[Stored data]
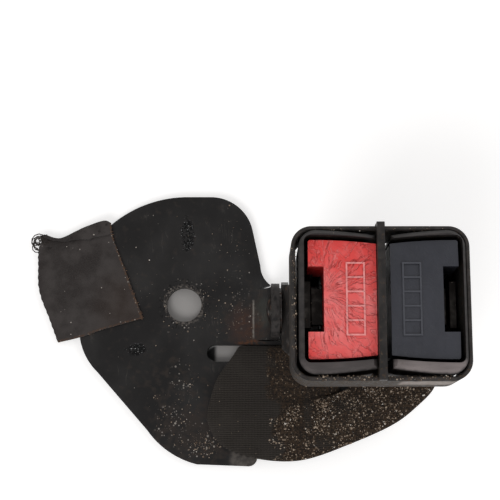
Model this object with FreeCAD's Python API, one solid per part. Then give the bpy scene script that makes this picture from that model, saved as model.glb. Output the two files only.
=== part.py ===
"""Twin rear seat belt buckle: two end-release buckles in one sleeve on an anchor plate.

The origin is the centre of the anchor bolt hole on the underside of the plate, with +Z up.
The two buckles stand back to back. The right one mirrors the left one about head_x, and
stands BLACK_SHIFT further out. Inside the left buckle, u is the distance outwards from
head_x, and v is the distance from the middle of the head along Y.
"""
import FreeCAD
import Part
import math
import os

# Anchor plate
PLATE_T = 3.0
BOLT_HOLE_D = 12.8
PLATE_LEFT = -38.4
PLATE_TOP = 40.8
PLATE_FOOT = -58.9
SHOULDER_X = 25.2
PLATE_NECK_Y = 7.3
FOOT_CORNER_X = 26.9
ARM_RIGHT = 69.0
ARM_CORNER_R = 6.0
ARM_LAND = 5.0

# Upright ear, bent up from the plate
EAR_FACE_X = 31.9
EAR_HALF_WIDTH = 9.6
EAR_BEND_R = 4.5
EAR_NECK = 3.7
PIVOT_Y = -3.6
PIVOT_CLEAR = 0.1

# Slot for the webbing and the raised bar that the webbing loops round
SLOT_SPARE = 10.0
SLOT_RIGHT = 60.0
SLOT_TOP = -14.9
SLOT_H = 6.2
BAR_H = 11.8
BAR_LIFT = 1.6
BAR_RAMP = 3.0
RELIEF = 0.3
LOOP_NOTCH_H = 6.0
LOOP_NOTCH_SPARE = 6.5

# Pivot between ear and stalk
RIVET_D = 8.0
RIVET_HEAD_D = 11.8
RIVET_HEAD_H = 1.7
RIVET_TAIL_D = 11.0
RIVET_TAIL_H = 1.6
RIVET_TAIL_BEVEL = 0.6
WASHER_D = 16.0
WASHER_T = 0.7
RUNNING_FIT = 0.05

# Stalk
STALK_T = 2.5
STALK_NIP = 3.0
STALK_SHOULDER = 4.0
STALK_HALF_WIDTH = 13.0
STALK_LAP = 18.0
JOG_CLEAR = 1.0
JOG_H = 7.0
JOG_SHIFT = 3.5
BEND_EASE = 2.0

# Head: sleeve, divider and housings
HEAD_Y = -9.5
SLEEVE_PLAY_BACK = 0.1
SLEEVE_PLAY_FRONT = 0.5
SLEEVE_WALL = 1.4
SLEEVE_R = 6.5
SLEEVE_H = 21.0
SLEEVE_DROP = 2.0
DIVIDER_T = 2.4
DIVIDER_DEPTH = 18.0
DIVIDER_RISE = 3.4
DIVIDER_HOOK_DROP = 4.0
DIVIDER_HOOK_T = 0.8
SLIP = 0.3

# Housing of one buckle
HOUSING_INNER_U = 1.6
HOUSING_END_WALL = 2.2
HOUSING_BOW = 1.8
HOUSING_R = 5.5
HOUSING_WALL = 2.0
HOUSING_TAPER_V = 3.2
HOUSING_TAPER_U = 0.7
HOUSING_FLOOR = 2.2
SPLIT_BACK = 8.0
MOUTH_LEDGE = 3.1
MOUTH_RIM = 1.7
FRONT_EXTRA = 1.8
MOUTH_BOW = 1.2
MOUTH_INNER_U = 1.4
MOUTH_OVERHANG = 2.5
MOUTH_R = 2.0
MOUTH_SPARE = 0.9
RIM_BEVEL = 1.2
BLACK_SHIFT = 1.6
BLACK_END_WALL = 1.35

# Push button
BUTTON_GAP = 1.3
BUTTON_RISE = 22.4
BUTTON_SINK = 1.6
BUTTON_SKIRT = 16.0
BUTTON_WALL = 1.7
BUTTON_CROWN = 0.8
BUTTON_TRAVEL = 6.0
TONGUE_ROOM = 3.7
NOTCH_HALF_V = 10.3
LEG_T = 2.3
LEG_W = 6.0
LEG_SLOPE = 5.5
LEG_GAP = 0.3
LEG_WEB_H = 4.0
GRIP_H = 0.35
GRIP_CELLS = 5
GRIP_CELL = 4.5
GRIP_LINE = 0.55
GRIP_W = 6.0
GRIP_U = 8.0

# Steel frame of one buckle
FRAME_T = 2.0
FRAME_BASE_U = 21.5
FRAME_HALF_V = 15.5
FRAME_FLANGE_W = 10.0
FRAME_INSET = 2.6
FRAME_DROP = 12.4
FLANGE_INSET = 6.0
FLANGE_NIP = 3.0
FRAME_NIP = 2.5
WINDOW_PLAY = 0.8
SEAT_TAB_T = 1.2
TAIL_R = 2.0
TAIL_DROP = 9.0
TAIL_END = 2.3
TAIL_BAR = 3.2
TAIL_SLOT_H = 4.6
TAIL_SLOT_SPARE = 2.2
STALK_RIVET_D = 4.5
STALK_RIVET_HEAD_D = 6.0
STALK_RIVET_HEAD_H = 1.0
STALK_RIVET_RISE = 6.2
STALK_RIVET_V = 7.5

# Latch and its pin
PIN_D = 3.0
PIN_HEAD_D = 4.6
PIN_HEAD_T = 0.8
PIN_BACK = 5.3
PIN_RISE = 11.0
LATCH_T = 2.5
LATCH_L = 18.0
LATCH_WINDOW_HALF_V = 3.6
NOSE_HALF_V = 5.8
NOSE_RISE = 2.5
NOSE_H = 3.0
NOSE_REACH = 0.8
NOSE_BEVEL = 1.4
LATCH_BEVEL = 1.0
LATCH_PLAY = 0.4
BARREL_WALL = 0.55

# Ejector and springs
EJECTOR_HALF_V = 7.6
EJECTOR_T = 2.6
EJECTOR_RISE = 1.4
EJECTOR_L = 14.0
EJECTOR_ROOF = 2.2
EJECTOR_R = 1.0
SPRING_SEAT_RISE = 3.4
EJECTOR_SPRING_R = 2.0
EJECTOR_WIRE = 0.5
EJECTOR_TURNS = 5
BUTTON_SPRING_R = 2.8
BUTTON_WIRE = 0.7
BUTTON_TURNS = 5
BUTTON_SPRING_U = 7.0
BUTTON_SPRING_ROOM = 28.4
BUTTON_SEAT_T = 2.0
BUTTON_SEAT_HALF_V = 8.0
BUTTON_PEG_H = 4.0
LEAF_T = 0.4
LEAF_HALF_V = 2.6
LEAF_FOOT_RISE = 5.2
LEAF_HOLD = 3.5
LEAF_TOE = 2.5

# Belt strap
STRAP_T = 1.2
STRAP_GAP = 0.15
STRAP_HALF_W = 19.2
TAIL_LOOP_HALF_V = 17.0
STRAP_STEPS = 14

# Cloth pad
PAD_T = 1.5
PAD_LEFT = -54.9
PAD_RIGHT = -15.1
PAD_TOP = 30.7
PAD_FOOT = -14.0

NOTHING = 0.01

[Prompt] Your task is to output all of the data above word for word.

[Reply]
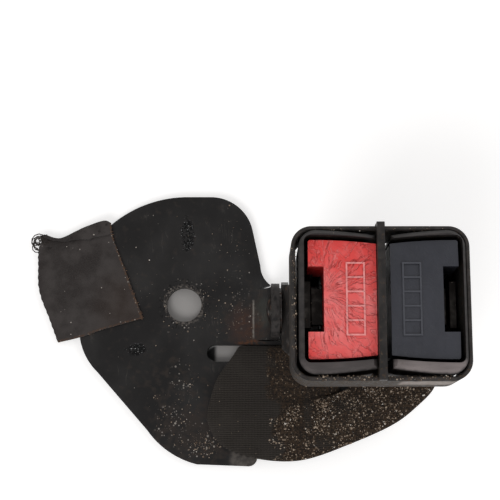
Model this object with FreeCAD's Python API, one solid per part. Then give the bpy scene script that makes this picture from that model, saved as model.glb. Output the two files only.
=== part.py ===
"""Twin rear seat belt buckle: two end-release buckles in one sleeve on an anchor plate.

The origin is the centre of the anchor bolt hole on the underside of the plate, with +Z up.
The two buckles stand back to back. The right one mirrors the left one about head_x, and
stands BLACK_SHIFT further out. Inside the left buckle, u is the distance outwards from
head_x, and v is the distance from the middle of the head along Y.
"""
import FreeCAD
import Part
import math
import os

# Anchor plate
PLATE_T = 3.0
BOLT_HOLE_D = 12.8
PLATE_LEFT = -38.4
PLATE_TOP = 40.8
PLATE_FOOT = -58.9
SHOULDER_X = 25.2
PLATE_NECK_Y = 7.3
FOOT_CORNER_X = 26.9
ARM_RIGHT = 69.0
ARM_CORNER_R = 6.0
ARM_LAND = 5.0

# Upright ear, bent up from the plate
EAR_FACE_X = 31.9
EAR_HALF_WIDTH = 9.6
EAR_BEND_R = 4.5
EAR_NECK = 3.7
PIVOT_Y = -3.6
PIVOT_CLEAR = 0.1

# Slot for the webbing and the raised bar that the webbing loops round
SLOT_SPARE = 10.0
SLOT_RIGHT = 60.0
SLOT_TOP = -14.9
SLOT_H = 6.2
BAR_H = 11.8
BAR_LIFT = 1.6
BAR_RAMP = 3.0
RELIEF = 0.3
LOOP_NOTCH_H = 6.0
LOOP_NOTCH_SPARE = 6.5

# Pivot between ear and stalk
RIVET_D = 8.0
RIVET_HEAD_D = 11.8
RIVET_HEAD_H = 1.7
RIVET_TAIL_D = 11.0
RIVET_TAIL_H = 1.6
RIVET_TAIL_BEVEL = 0.6
WASHER_D = 16.0
WASHER_T = 0.7
RUNNING_FIT = 0.05

# Stalk
STALK_T = 2.5
STALK_NIP = 3.0
STALK_SHOULDER = 4.0
STALK_HALF_WIDTH = 13.0
STALK_LAP = 18.0
JOG_CLEAR = 1.0
JOG_H = 7.0
JOG_SHIFT = 3.5
BEND_EASE = 2.0

# Head: sleeve, divider and housings
HEAD_Y = -9.5
SLEEVE_PLAY_BACK = 0.1
SLEEVE_PLAY_FRONT = 0.5
SLEEVE_WALL = 1.4
SLEEVE_R = 6.5
SLEEVE_H = 21.0
SLEEVE_DROP = 2.0
DIVIDER_T = 2.4
DIVIDER_DEPTH = 18.0
DIVIDER_RISE = 3.4
DIVIDER_HOOK_DROP = 4.0
DIVIDER_HOOK_T = 0.8
SLIP = 0.3

# Housing of one buckle
HOUSING_INNER_U = 1.6
HOUSING_END_WALL = 2.2
HOUSING_BOW = 1.8
HOUSING_R = 5.5
HOUSING_WALL = 2.0
HOUSING_TAPER_V = 3.2
HOUSING_TAPER_U = 0.7
HOUSING_FLOOR = 2.2
SPLIT_BACK = 8.0
MOUTH_LEDGE = 3.1
MOUTH_RIM = 1.7
FRONT_EXTRA = 1.8
MOUTH_BOW = 1.2
MOUTH_INNER_U = 1.4
MOUTH_OVERHANG = 2.5
MOUTH_R = 2.0
MOUTH_SPARE = 0.9
RIM_BEVEL = 1.2
BLACK_SHIFT = 1.6
BLACK_END_WALL = 1.35

# Push button
BUTTON_GAP = 1.3
BUTTON_RISE = 22.4
BUTTON_SINK = 1.6
BUTTON_SKIRT = 16.0
BUTTON_WALL = 1.7
BUTTON_CROWN = 0.8
BUTTON_TRAVEL = 6.0
TONGUE_ROOM = 3.7
NOTCH_HALF_V = 10.3
LEG_T = 2.3
LEG_W = 6.0
LEG_SLOPE = 5.5
LEG_GAP = 0.3
LEG_WEB_H = 4.0
GRIP_H = 0.35
GRIP_CELLS = 5
GRIP_CELL = 4.5
GRIP_LINE = 0.55
GRIP_W = 6.0
GRIP_U = 8.0

# Steel frame of one buckle
FRAME_T = 2.0
FRAME_BASE_U = 21.5
FRAME_HALF_V = 15.5
FRAME_FLANGE_W = 10.0
FRAME_INSET = 2.6
FRAME_DROP = 12.4
FLANGE_INSET = 6.0
FLANGE_NIP = 3.0
FRAME_NIP = 2.5
WINDOW_PLAY = 0.8
SEAT_TAB_T = 1.2
TAIL_R = 2.0
TAIL_DROP = 9.0
TAIL_END = 2.3
TAIL_BAR = 3.2
TAIL_SLOT_H = 4.6
TAIL_SLOT_SPARE = 2.2
STALK_RIVET_D = 4.5
STALK_RIVET_HEAD_D = 6.0
STALK_RIVET_HEAD_H = 1.0
STALK_RIVET_RISE = 6.2
STALK_RIVET_V = 7.5

# Latch and its pin
PIN_D = 3.0
PIN_HEAD_D = 4.6
PIN_HEAD_T = 0.8
PIN_BACK = 5.3
PIN_RISE = 11.0
LATCH_T = 2.5
LATCH_L = 18.0
LATCH_WINDOW_HALF_V = 3.6
NOSE_HALF_V = 5.8
NOSE_RISE = 2.5
NOSE_H = 3.0
NOSE_REACH = 0.8
NOSE_BEVEL = 1.4
LATCH_BEVEL = 1.0
LATCH_PLAY = 0.4
BARREL_WALL = 0.55

# Ejector and springs
EJECTOR_HALF_V = 7.6
EJECTOR_T = 2.6
EJECTOR_RISE = 1.4
EJECTOR_L = 14.0
EJECTOR_ROOF = 2.2
EJECTOR_R = 1.0
SPRING_SEAT_RISE = 3.4
EJECTOR_SPRING_R = 2.0
EJECTOR_WIRE = 0.5
EJECTOR_TURNS = 5
BUTTON_SPRING_R = 2.8
BUTTON_WIRE = 0.7
BUTTON_TURNS = 5
BUTTON_SPRING_U = 7.0
BUTTON_SPRING_ROOM = 28.4
BUTTON_SEAT_T = 2.0
BUTTON_SEAT_HALF_V = 8.0
BUTTON_PEG_H = 4.0
LEAF_T = 0.4
LEAF_HALF_V = 2.6
LEAF_FOOT_RISE = 5.2
LEAF_HOLD = 3.5
LEAF_TOE = 2.5

# Belt strap
STRAP_T = 1.2
STRAP_GAP = 0.15
STRAP_HALF_W = 19.2
TAIL_LOOP_HALF_V = 17.0
STRAP_STEPS = 14

# Cloth pad
PAD_T = 1.5
PAD_LEFT = -54.9
PAD_RIGHT = -15.1
PAD_TOP = 30.7
PAD_FOOT = -14.0

NOTHING = 0.01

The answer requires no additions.